There are three routes into the Brazilian market, according to Wainer: through listed equities, such as homebuilders, and there are 20-25 listed companies which trade at around two to three times book value; through investing in core with a local manager; or through real estate private equity, and there are around five managers with local teams.
When looking for a local partner, it is important to know that "there are not very many real estate professionals in Brazil," notes Wainer. Some real estate people who have historical connections, family ties, may not follow best international practices, he warns.

And although it is crowded, Ordorica recommends Brazil, or Mexico, as a starting point, because the economies of scale that can be built around due diligence are better. "I would not recommend writing a large cheque to Peru as a first investment," he says, "although returns are higher in Peru or Chile because more capital is chasing deals in Brazil or Mexico."

Chile is noted as a historically stable and well-run country.
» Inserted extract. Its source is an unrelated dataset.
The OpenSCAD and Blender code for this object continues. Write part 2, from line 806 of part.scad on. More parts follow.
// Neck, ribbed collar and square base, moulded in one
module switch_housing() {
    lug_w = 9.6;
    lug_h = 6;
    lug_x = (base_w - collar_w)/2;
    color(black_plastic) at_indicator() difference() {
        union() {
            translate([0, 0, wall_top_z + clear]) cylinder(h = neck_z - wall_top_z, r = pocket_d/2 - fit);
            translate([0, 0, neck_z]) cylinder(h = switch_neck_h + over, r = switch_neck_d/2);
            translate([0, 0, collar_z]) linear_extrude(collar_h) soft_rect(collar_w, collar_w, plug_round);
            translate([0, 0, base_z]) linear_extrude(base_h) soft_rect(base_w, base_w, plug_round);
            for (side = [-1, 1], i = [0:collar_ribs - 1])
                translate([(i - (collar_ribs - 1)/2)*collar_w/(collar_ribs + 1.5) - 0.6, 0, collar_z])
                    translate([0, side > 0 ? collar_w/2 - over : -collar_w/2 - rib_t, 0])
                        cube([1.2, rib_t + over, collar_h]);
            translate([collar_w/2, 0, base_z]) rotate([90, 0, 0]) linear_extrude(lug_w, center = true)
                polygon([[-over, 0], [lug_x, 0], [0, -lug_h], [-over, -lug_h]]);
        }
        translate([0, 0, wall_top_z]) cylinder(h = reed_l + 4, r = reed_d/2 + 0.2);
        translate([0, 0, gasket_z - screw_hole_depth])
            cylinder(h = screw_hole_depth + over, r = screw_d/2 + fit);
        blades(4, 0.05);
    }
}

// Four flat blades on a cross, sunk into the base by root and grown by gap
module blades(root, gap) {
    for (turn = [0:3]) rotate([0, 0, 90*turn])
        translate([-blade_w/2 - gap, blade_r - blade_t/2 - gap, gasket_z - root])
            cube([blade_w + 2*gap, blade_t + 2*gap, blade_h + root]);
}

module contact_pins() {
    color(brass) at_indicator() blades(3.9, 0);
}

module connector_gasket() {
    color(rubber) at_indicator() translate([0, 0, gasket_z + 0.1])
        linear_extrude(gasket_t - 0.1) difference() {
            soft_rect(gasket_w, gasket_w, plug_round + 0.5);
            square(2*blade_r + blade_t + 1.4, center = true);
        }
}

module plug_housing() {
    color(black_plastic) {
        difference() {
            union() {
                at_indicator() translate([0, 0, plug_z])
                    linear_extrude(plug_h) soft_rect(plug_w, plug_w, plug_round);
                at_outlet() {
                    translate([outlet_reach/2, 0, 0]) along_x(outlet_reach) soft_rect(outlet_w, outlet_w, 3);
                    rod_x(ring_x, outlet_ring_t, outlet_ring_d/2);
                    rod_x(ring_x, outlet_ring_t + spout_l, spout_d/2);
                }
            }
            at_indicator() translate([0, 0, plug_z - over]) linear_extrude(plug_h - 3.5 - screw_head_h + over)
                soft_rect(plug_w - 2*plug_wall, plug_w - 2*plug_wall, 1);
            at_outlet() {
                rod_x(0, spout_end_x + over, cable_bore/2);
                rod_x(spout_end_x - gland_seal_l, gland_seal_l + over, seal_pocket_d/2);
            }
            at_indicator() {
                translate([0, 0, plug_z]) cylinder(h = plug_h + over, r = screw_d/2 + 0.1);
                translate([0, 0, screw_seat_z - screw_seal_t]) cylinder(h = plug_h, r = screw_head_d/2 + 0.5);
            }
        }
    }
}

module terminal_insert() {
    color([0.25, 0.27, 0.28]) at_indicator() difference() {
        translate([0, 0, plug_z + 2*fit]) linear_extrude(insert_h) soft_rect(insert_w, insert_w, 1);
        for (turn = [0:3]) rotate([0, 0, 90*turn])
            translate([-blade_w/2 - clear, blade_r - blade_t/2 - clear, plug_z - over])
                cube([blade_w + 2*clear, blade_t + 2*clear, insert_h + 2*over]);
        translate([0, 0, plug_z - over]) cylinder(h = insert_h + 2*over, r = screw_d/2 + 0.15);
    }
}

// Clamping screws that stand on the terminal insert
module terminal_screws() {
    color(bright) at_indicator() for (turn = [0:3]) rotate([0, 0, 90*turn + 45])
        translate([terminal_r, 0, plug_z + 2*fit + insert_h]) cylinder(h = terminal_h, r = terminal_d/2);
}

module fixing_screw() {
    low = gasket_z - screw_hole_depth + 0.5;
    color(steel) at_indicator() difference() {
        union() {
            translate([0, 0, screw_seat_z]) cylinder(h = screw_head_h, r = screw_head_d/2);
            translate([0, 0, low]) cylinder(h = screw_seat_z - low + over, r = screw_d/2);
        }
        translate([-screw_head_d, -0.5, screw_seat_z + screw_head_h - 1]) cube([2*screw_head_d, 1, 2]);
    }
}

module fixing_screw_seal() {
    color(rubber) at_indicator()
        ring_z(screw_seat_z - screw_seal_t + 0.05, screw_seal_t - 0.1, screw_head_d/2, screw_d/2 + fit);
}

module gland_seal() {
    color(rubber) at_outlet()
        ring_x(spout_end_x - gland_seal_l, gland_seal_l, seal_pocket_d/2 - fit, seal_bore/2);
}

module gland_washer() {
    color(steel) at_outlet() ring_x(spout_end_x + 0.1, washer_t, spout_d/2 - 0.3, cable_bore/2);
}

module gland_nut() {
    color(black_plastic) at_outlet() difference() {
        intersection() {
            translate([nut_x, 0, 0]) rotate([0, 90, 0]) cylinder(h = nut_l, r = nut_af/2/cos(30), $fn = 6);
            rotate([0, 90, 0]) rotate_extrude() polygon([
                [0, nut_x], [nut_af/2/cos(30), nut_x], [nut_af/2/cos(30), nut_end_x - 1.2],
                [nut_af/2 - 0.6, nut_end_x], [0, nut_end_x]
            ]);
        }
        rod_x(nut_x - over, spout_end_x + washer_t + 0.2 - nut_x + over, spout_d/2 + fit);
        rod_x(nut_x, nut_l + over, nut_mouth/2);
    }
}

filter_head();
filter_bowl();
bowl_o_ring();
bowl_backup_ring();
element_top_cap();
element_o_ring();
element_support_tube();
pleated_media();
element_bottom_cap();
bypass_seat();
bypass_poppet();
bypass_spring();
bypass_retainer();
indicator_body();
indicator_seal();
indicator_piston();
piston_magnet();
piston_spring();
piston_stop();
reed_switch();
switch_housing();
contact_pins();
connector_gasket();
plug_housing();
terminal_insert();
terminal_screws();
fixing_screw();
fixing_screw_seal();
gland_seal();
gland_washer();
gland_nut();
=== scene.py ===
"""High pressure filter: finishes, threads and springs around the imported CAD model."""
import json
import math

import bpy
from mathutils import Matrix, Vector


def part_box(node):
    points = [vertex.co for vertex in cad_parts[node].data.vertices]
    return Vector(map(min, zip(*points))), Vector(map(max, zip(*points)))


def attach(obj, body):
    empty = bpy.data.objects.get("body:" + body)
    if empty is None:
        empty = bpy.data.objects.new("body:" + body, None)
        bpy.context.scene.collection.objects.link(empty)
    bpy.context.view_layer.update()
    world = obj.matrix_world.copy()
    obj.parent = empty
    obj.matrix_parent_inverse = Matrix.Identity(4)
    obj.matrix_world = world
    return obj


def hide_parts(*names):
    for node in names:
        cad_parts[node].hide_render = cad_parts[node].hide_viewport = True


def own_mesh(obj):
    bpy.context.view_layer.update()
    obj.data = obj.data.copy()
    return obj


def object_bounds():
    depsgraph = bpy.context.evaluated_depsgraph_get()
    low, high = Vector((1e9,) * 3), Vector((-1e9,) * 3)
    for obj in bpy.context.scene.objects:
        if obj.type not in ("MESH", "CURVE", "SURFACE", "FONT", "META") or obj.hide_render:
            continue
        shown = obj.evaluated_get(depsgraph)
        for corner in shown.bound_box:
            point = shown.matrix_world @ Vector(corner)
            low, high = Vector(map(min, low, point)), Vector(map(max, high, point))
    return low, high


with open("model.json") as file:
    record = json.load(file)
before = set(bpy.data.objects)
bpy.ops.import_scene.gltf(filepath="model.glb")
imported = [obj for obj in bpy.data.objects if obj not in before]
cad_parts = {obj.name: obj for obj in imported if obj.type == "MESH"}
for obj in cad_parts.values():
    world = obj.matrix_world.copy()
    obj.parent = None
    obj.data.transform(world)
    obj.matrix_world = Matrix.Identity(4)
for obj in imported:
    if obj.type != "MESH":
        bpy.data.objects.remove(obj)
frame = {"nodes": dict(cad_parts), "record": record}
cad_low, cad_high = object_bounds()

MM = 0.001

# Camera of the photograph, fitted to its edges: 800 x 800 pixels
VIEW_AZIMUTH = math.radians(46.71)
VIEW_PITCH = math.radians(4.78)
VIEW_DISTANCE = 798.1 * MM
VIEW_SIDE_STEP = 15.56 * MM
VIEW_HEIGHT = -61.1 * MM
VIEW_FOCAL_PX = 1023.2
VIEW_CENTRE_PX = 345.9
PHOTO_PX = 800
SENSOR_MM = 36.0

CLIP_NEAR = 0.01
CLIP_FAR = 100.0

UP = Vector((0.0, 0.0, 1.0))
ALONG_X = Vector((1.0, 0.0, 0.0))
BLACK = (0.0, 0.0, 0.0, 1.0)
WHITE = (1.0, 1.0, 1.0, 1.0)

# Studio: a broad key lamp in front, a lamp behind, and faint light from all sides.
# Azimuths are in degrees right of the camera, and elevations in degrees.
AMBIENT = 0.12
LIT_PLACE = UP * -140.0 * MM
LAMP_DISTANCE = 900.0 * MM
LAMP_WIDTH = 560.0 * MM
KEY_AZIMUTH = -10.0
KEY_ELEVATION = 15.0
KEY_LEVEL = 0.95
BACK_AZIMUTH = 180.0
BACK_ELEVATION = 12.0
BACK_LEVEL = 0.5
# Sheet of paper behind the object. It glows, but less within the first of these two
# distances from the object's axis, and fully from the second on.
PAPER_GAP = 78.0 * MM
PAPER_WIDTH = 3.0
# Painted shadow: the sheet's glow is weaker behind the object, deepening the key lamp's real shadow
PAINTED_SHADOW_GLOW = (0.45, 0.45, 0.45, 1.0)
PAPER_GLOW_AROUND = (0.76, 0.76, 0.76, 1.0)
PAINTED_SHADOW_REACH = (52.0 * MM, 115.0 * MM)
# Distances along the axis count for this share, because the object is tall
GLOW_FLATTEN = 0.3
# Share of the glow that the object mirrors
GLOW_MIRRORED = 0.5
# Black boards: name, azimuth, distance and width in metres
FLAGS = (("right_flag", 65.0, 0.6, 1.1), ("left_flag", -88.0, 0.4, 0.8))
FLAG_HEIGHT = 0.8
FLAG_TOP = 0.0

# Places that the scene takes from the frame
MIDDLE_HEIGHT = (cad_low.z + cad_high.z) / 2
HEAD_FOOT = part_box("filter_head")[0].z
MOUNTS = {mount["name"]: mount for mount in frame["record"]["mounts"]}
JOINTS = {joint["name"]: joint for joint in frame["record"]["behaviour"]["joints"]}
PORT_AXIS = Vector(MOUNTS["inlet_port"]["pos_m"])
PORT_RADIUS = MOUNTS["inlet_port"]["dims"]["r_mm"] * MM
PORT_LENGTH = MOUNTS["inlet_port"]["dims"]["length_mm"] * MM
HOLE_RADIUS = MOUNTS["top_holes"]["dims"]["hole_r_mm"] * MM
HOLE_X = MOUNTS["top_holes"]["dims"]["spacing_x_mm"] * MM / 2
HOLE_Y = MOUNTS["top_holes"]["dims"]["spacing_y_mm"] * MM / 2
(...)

Ordorica likes Chile for its management expertise; because it is a small country, there is a tradition of looking outside its national borders, so professionals there are imbued with international standards and ways of doing business.

The February 2010 earthquake means there is a bigger opportunity in the housing sector. Other sectors have been relatively unaffected: retail sales rose in the first quarter of this year, and vacancies in the office market remained steady, although a flight to quality properties is expected.

Hines is interested in Panama. "It is a smaller market, but we have an increasing presence there," explained Letzerich. It is a US-dollar economy that offers some unique opportunities on the industrial side, he explains, because it is a free trade zone in a tactical location.